5. What areas within FinTech do you personally find most interesting and why?

I am fascinated by all Natural Languages Processes (NLP) technologies that can be applied to the financial industry. There are so many use cases, KYC and regulatory processes, Credit analysis and investment processes, Client communication and relationship management. This is a strategic area for financial institutions to help them getting closer to their client while keeping under control the increasing regulatory costs.

 

6. What opportunities do you see for FinTech startups in Europe, and how can we help?

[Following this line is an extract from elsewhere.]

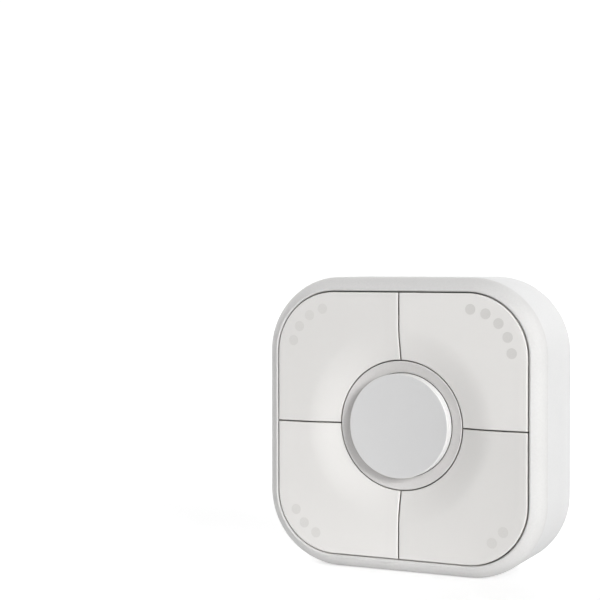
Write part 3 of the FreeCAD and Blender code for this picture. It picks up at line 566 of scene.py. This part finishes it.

Keep going! Fintech need to be seen, recognised and more importantly they need to grow. And this is the tricky part. We do have wonderful ideas, accurate problem-solving solutions, talented teams and excellent positioning. And yet most of the Fintech do have hard time to significantly grow. Our shared financial clients are usually seeking for seamless solutions.
My view is that the next step for Fintech companies is to cooperate and partner wherever and as much as it makes business sense.

 

7. What tip would you like to give FinTech entrepreneurs?

For all B2B fintech entrepreneurs, it is very important to join a local Fintech network to share experiences because we have the same clients to whom we propose different types of services. There is room for cooperation, and we are actively working at connecting our specialised machine translation solution with other Fintech platform through win-win agreements.